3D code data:
☆ ☆ ☆ ☆ ☆

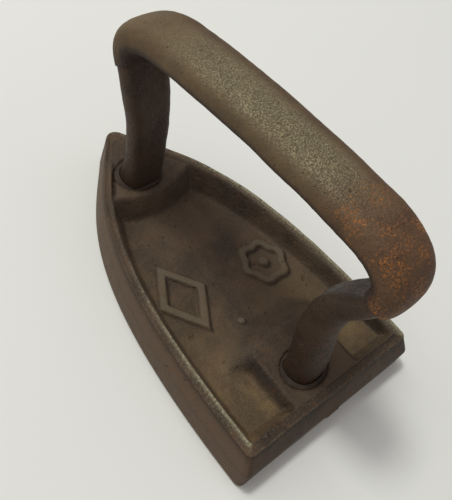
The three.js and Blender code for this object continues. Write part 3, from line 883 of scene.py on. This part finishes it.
# The grip
GRIP_DARK, GRIP_PALE, GRIP_FLECK = colour(92, 75, 52), colour(108, 89, 61), colour(74, 60, 46)
GRIP_FLANK, GRIP_UNDER, GRIP_PIT = colour(78, 60, 46), colour(56, 44, 39), colour(40, 32, 27)
RUBBED, RUBBED_BRIGHT, RUBBED_DARK = colour(108, 101, 78), colour(156, 149, 118), colour(62, 54, 42)
REAR_BROWN, REAR_STAIN, REAR_GRAIN = colour(80, 57, 44), colour(58, 38, 30), colour(118, 88, 60)
RUST_DEEP, RUST_ORANGE = colour(116, 76, 46), colour(166, 108, 52)

# The cement, and the floor under the iron
CEMENT_DARK, CEMENT_PALE = colour(52, 43, 36), colour(68, 56, 46)
CEMENT_LIP, CEMENT_SOOT = colour(84, 72, 60), colour(26, 21, 19)
PAPER_DARK, PAPER_PALE = colour(229, 232, 228), colour(233, 236, 232)


def feed(tree, socket, value):
    """Sets a node's input to a value, or links it to another node's output."""
    if isinstance(value, bpy.types.NodeSocket):
        tree.links.new(value, socket)
    else:
        socket.default_value = value


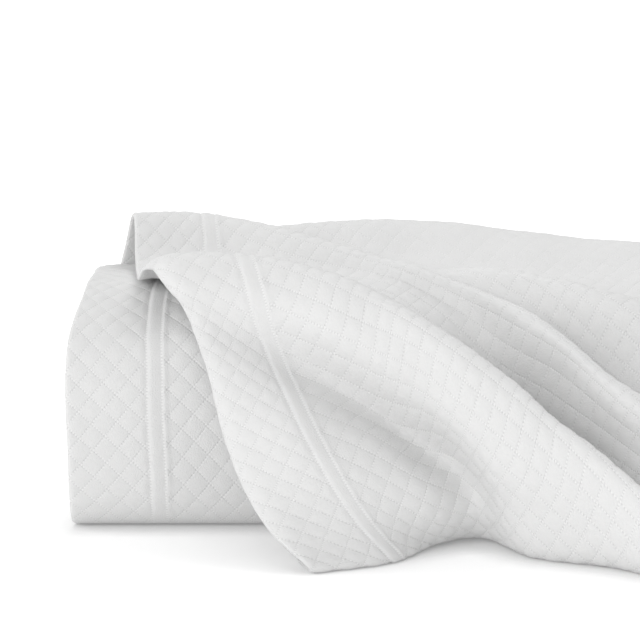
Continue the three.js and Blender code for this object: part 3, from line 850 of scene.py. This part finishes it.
def soft_sun(name, azimuth, elevation, spread, strength):
    """Wide sun lamp that shines from azimuth and elevation, all angles in degrees."""
    data = bpy.data.lights.new(name, "SUN")
    data.angle = math.radians(spread)
    data.energy = strength
    light = bpy.data.objects.new(name, data)
    light.rotation_euler = (math.radians(90 - elevation), 0, math.radians(azimuth))
    bpy.context.scene.collection.objects.link(light)


def studio_world(ambient, backdrop):
    """World that lights the scene with ambient and shows backdrop behind it."""
    world = bpy.data.worlds.new("studio")
    world.use_nodes = True
    tree = world.node_tree
    n = Nodes(tree)
    background = tree.nodes["Background"]
    background.inputs["Color"].default_value = (1, 1, 1, 1)
    seen = n.add("ShaderNodeLightPath").outputs["Is Camera Ray"]
    strength = n.math("MULTIPLY_ADD", seen, backdrop - ambient, ambient)
    n.feed(background.inputs["Strength"], strength)
    return world


# Pieces
cotton = cotton_material(quilting_group())
drape = build_drape()
front = build_outer_stack()
layers = build_layers()
stack_length = (STACK_END - OUTER_END) / 1000
for piece, length, held, rests_on in (
    (drape, (DRAPE_LENGTH + TURN_UNDER_LENGTH) / 1000, "draped", "coverlet_front"),
    (front, OUTER_END / 1000, "folded", "coverlet_layers"),
    (layers, stack_length, "folded", "coverlet_front"),
):
    piece.data.materials.append(cotton)
    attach(piece, "root")
    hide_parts("coverlet")

# Floor
floor_mesh = bpy.data.meshes.new("floor")
floor_mesh.from_pydata(FLOOR_CORNERS, [], [(0, 1, 2, 3)])
floor = bpy.data.objects.new("floor", floor_mesh)
bpy.context.scene.collection.objects.link(floor)
floor.data.materials.append(floor_material())

# Lights
for name, (azimuth, elevation, spread, strength) in SUNS.items():
    soft_sun(name, azimuth, elevation, spread, strength)
bpy.context.scene.world = studio_world(AMBIENT, BACKDROP)
bpy.context.scene.view_settings.view_transform = "Standard"

# Camera
camera_data = bpy.data.cameras.new("camera")
camera_data.lens = CAMERA_LENS
camera_data.sensor_width = CAMERA_SENSOR
camera = bpy.data.objects.new("camera", camera_data)
camera.location = tuple((CAMERA_PLACE - ORIGIN) / 1000)
camera.rotation_euler = (math.radians(CAMERA_TILT), 0, 0)
bpy.context.scene.collection.objects.link(camera)
bpy.context.scene.camera = camera
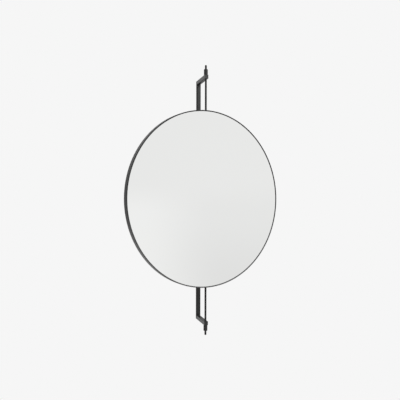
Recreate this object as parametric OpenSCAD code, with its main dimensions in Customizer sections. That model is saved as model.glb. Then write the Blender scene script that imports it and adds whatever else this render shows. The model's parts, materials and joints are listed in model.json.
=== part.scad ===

☆ ☆ ☆ ☆ ☆

◆ **TASK TO CARRY OUT**
Please give back all of the records exactly as written.

◆ **ANSWER IN FULL**
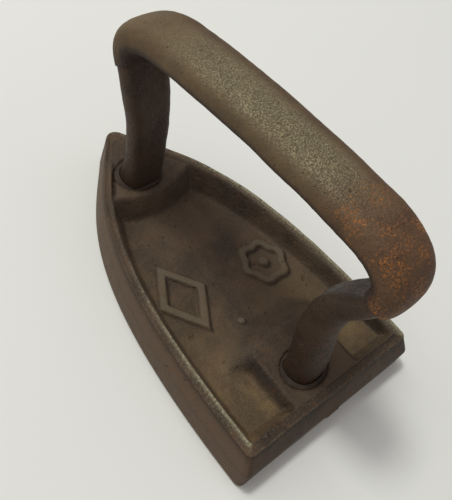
The three.js and Blender code for this object continues. Write part 3, from line 883 of scene.py on. This part finishes it.
# The grip
GRIP_DARK, GRIP_PALE, GRIP_FLECK = colour(92, 75, 52), colour(108, 89, 61), colour(74, 60, 46)
GRIP_FLANK, GRIP_UNDER, GRIP_PIT = colour(78, 60, 46), colour(56, 44, 39), colour(40, 32, 27)
RUBBED, RUBBED_BRIGHT, RUBBED_DARK = colour(108, 101, 78), colour(156, 149, 118), colour(62, 54, 42)
REAR_BROWN, REAR_STAIN, REAR_GRAIN = colour(80, 57, 44), colour(58, 38, 30), colour(118, 88, 60)
RUST_DEEP, RUST_ORANGE = colour(116, 76, 46), colour(166, 108, 52)

# The cement, and the floor under the iron
CEMENT_DARK, CEMENT_PALE = colour(52, 43, 36), colour(68, 56, 46)
CEMENT_LIP, CEMENT_SOOT = colour(84, 72, 60), colour(26, 21, 19)
PAPER_DARK, PAPER_PALE = colour(229, 232, 228), colour(233, 236, 232)


def feed(tree, socket, value):
    """Sets a node's input to a value, or links it to another node's output."""
    if isinstance(value, bpy.types.NodeSocket):
        tree.links.new(value, socket)
    else:
        socket.default_value = value


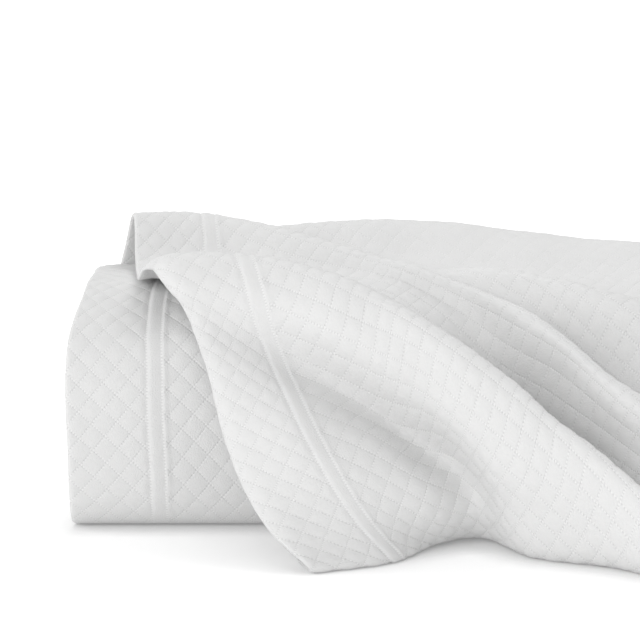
Continue the three.js and Blender code for this object: part 3, from line 850 of scene.py. This part finishes it.
def soft_sun(name, azimuth, elevation, spread, strength):
    """Wide sun lamp that shines from azimuth and elevation, all angles in degrees."""
    data = bpy.data.lights.new(name, "SUN")
    data.angle = math.radians(spread)
    data.energy = strength
    light = bpy.data.objects.new(name, data)
    light.rotation_euler = (math.radians(90 - elevation), 0, math.radians(azimuth))
    bpy.context.scene.collection.objects.link(light)


def studio_world(ambient, backdrop):
    """World that lights the scene with ambient and shows backdrop behind it."""
    world = bpy.data.worlds.new("studio")
    world.use_nodes = True
    tree = world.node_tree
    n = Nodes(tree)
    background = tree.nodes["Background"]
    background.inputs["Color"].default_value = (1, 1, 1, 1)
    seen = n.add("ShaderNodeLightPath").outputs["Is Camera Ray"]
    strength = n.math("MULTIPLY_ADD", seen, backdrop - ambient, ambient)
    n.feed(background.inputs["Strength"], strength)
    return world


# Pieces
cotton = cotton_material(quilting_group())
drape = build_drape()
front = build_outer_stack()
layers = build_layers()
stack_length = (STACK_END - OUTER_END) / 1000
for piece, length, held, rests_on in (
    (drape, (DRAPE_LENGTH + TURN_UNDER_LENGTH) / 1000, "draped", "coverlet_front"),
    (front, OUTER_END / 1000, "folded", "coverlet_layers"),
    (layers, stack_length, "folded", "coverlet_front"),
):
    piece.data.materials.append(cotton)
    attach(piece, "root")
    hide_parts("coverlet")

# Floor
floor_mesh = bpy.data.meshes.new("floor")
floor_mesh.from_pydata(FLOOR_CORNERS, [], [(0, 1, 2, 3)])
floor = bpy.data.objects.new("floor", floor_mesh)
bpy.context.scene.collection.objects.link(floor)
floor.data.materials.append(floor_material())

# Lights
for name, (azimuth, elevation, spread, strength) in SUNS.items():
    soft_sun(name, azimuth, elevation, spread, strength)
bpy.context.scene.world = studio_world(AMBIENT, BACKDROP)
bpy.context.scene.view_settings.view_transform = "Standard"

# Camera
camera_data = bpy.data.cameras.new("camera")
camera_data.lens = CAMERA_LENS
camera_data.sensor_width = CAMERA_SENSOR
camera = bpy.data.objects.new("camera", camera_data)
camera.location = tuple((CAMERA_PLACE - ORIGIN) / 1000)
camera.rotation_euler = (math.radians(CAMERA_TILT), 0, 0)
bpy.context.scene.collection.objects.link(camera)
bpy.context.scene.camera = camera
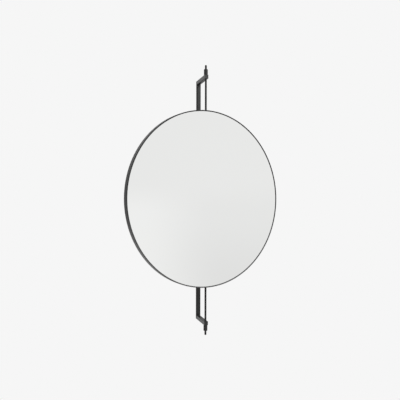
Recreate this object as parametric OpenSCAD code, with its main dimensions in Customizer sections. That model is saved as model.glb. Then write the Blender scene script that imports it and adds whatever else this render shows. The model's parts, materials and joints are listed in model.json.
=== part.scad ===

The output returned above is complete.